Analysts point out that it’s the lowest union penetration of any major airline,
and an opportunity for further union-organizing efforts.

Besides the 2,400 flight attendants, the carrier’s 1,500 pilots are represented by
the Air Line Pilots Association and its 400 mechanics by the International Brotherhood of
Teamsters Local 104. In January, the airline’s baggage handlers and other fleet
services workers voted to join the Transport Workers Union. The union’s narrow
victory, 1,063 out of 2,000 eligible voters, has been challenged by America West
management, which has asked the National Mediation Board to order a new election.

The fleet service workers narrowly rejected a union-organizing effort in 1997 and, by
law, had to wait a year before requesting a new election. America West fleet service
workers say their pay ranges from $6.95 to about $10 per hour. That, they say, compares
with fleet service workers at rival Southwest Airlines who are paid up to $19 an hour.

After they voted to unionize, America West canceled annual bonuses to those workers.
The airline gives out AWArd Pay to non-union employees, and last year passed out $7.2
million to about 7,200 workers, with payments totaling about 5 percent of their earnings.
Union organizers Pat Rezler and Frank Trotti are scheduled to meet with the National
Mediation Board in Washington, D.C., on Friday. “It’s nothing negative,”
Trotti said. “They want to hear the truth.
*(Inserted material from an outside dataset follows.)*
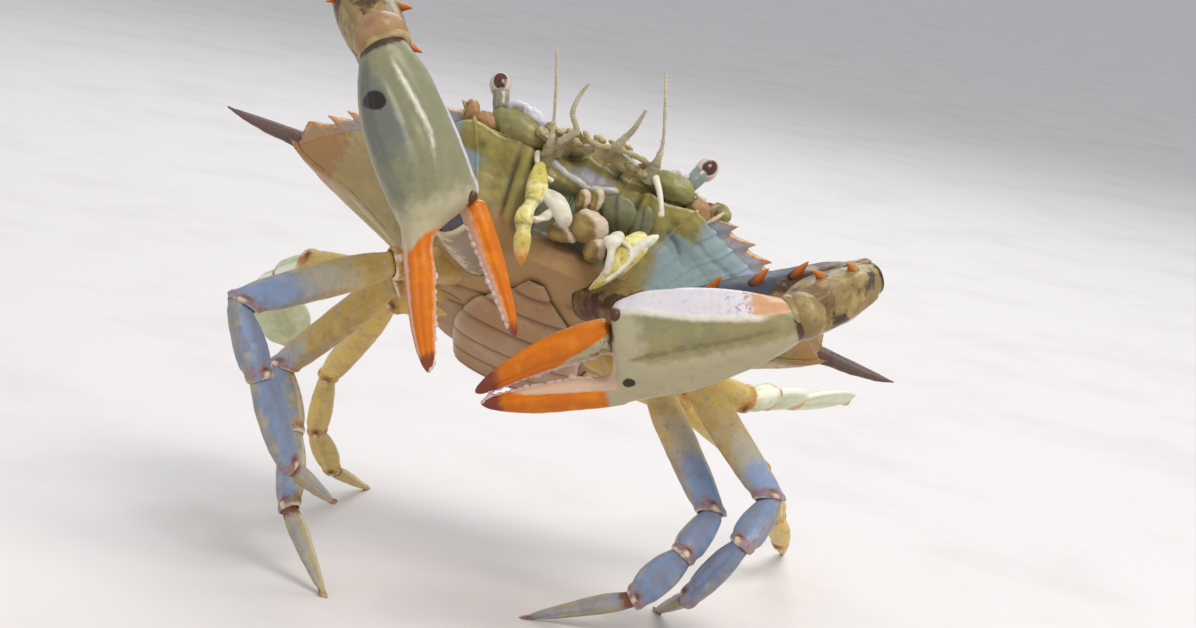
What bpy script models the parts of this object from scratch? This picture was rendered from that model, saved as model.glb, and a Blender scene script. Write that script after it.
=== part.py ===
"""Atlantic blue crab (Callinectes sapidus), adult female, as a still life-size model.

The crab stands with its body pitched up, its mouth and underside turned to the front, and its
two claws held forward. Lengths are in millimetres until a mesh is made, and metres after that.

Two frames are used. The stand frame has z up, z = 0 on the floor and -y towards the viewer.
The body frame has x to the crab's left, y to its rear and z to its back (the dorsal side).
"""

import math

import bmesh
import bpy
from mathutils import Vector

MM = 0.001
GAP = 0.3

# Where the model stands: this point of the floor becomes the origin.
STAND_CENTRE = (-10.38, -5.44)

# Pose of the body in the stand frame.
BODY_PLACE = (-10.5, 0.0, 72.5)
BODY_PITCH = -52.0
BODY_ROLL = 12.0
BODY_YAW = -4.0

# Carapace, in the body frame.
SPINE_TIP = (75.0, -1.0)
SPINE_INSET = 16.5
TOOTH_INSET = 4.2
NOTCH_INSET = 1.6
SHELL_HEIGHT = 14.0
SHELL_RIM = 2.4
SHELL_CENTRE = (0.0, 3.0)
ORBIT_CORNER = (28.0, -28.6)
MARGIN_BEND = (45.5, -19.5)
LAST_TOOTH = (57.5, -6.4)
SPINE_NOTCH = (58.5, -0.8)
SIDE_TEETH = 7
TOOTH_HEIGHT = 3.0
BROW_HEIGHT = 3.2
BROW_HALF_WIDTH = 32.0

# Trunk below the carapace.
TRUNK_TOP = -3.2
TRUNK_INSET = 0.94
TRUNK_BULGE = 2.6
TRUNK_FRONT = 26.0
FLANK_HOLLOW = 1.4
BREAST_HALF_WIDTH = 22.0
BREAST_HALF_LENGTH = 22.0
BREAST_MIDDLE = 6.5
BREAST_SQUARENESS = 2.6
BREAST_Z = -20.4
BREAST_REAR_SLOPE = 0.3

LEG_SIDES = 8
CLAW_SIDES = 10
THIN_SIDES = 6

# Relative outlines of limb segments: (place along, half breadth, half thickness).
SHAPES = {
    "base": ((0.0, 1.0, 1.0), (0.5, 1.0, 1.0), (1.0, 0.88, 0.88)),
    "merus": ((0.0, 0.68, 0.8), (0.22, 0.95, 1.0), (0.6, 1.0, 1.0), (0.87, 0.88, 0.95), (1.0, 0.72, 0.8)),
    "carpus": ((0.0, 0.72, 0.8), (0.35, 0.95, 1.0), (0.8, 1.0, 1.0), (1.0, 0.76, 0.8)),
    "propodus": ((0.0, 0.72, 0.85), (0.3, 1.0, 1.0), (0.75, 0.96, 0.95), (1.0, 0.62, 0.8)),
    "dactyl": ((0.0, 0.86, 0.95), (0.2, 1.0, 1.0), (0.55, 0.8, 0.85), (0.85, 0.5, 0.6), (1.0, 0.36, 0.5)),
    "paddle": ((0.0, 0.34, 1.0), (0.16, 0.75, 1.0), (0.42, 1.0, 0.85), (0.7, 0.93, 0.7), (0.9, 0.6, 0.6),
               (1.0, 0.16, 0.5)),
    "arm": ((0.0, 0.7, 0.75), (0.25, 0.95, 1.0), (0.65, 1.0, 1.0), (0.88, 0.9, 0.95), (1.0, 0.7, 0.75)),
    "wrist": ((0.0, 0.7, 0.72), (0.3, 1.0, 1.0), (0.75, 1.0, 1.0), (1.0, 0.68, 0.74)),
}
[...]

We’re confident we will be certified.”

If the union is certified, it will begin contract negotiations on behalf of the America
West employees.

The airlines’ mechanics voted to join the Teamsters local in 1996 following the
termination of about 400 co-workers in 1995 due to management’s decision to outsource
much of the work. The union claimed the firings were deliberately planned to reduce the
union’s ranks before a ratification election. In the end, the fired mechanics were
allowed to vote in the election, which saw 97 percent of the eligible voters cast ballots
in favor of the union.

In September, the mechanics won a five-year contract with America West that could
increase wages 34 percent over the period and bring back work lost to outside contractors
in 1995.

The wage increases would bring America West up to the industry average. The
airline’s outsourcing of mechanical work has been connected by some to the $5 million
fine levied against America West last year by the Federal Aviation Administration.

The pilots joined the Air Line Pilots Association in 1993 and approved a five-year
contract in 1995. That contract is up for renegotiation next year.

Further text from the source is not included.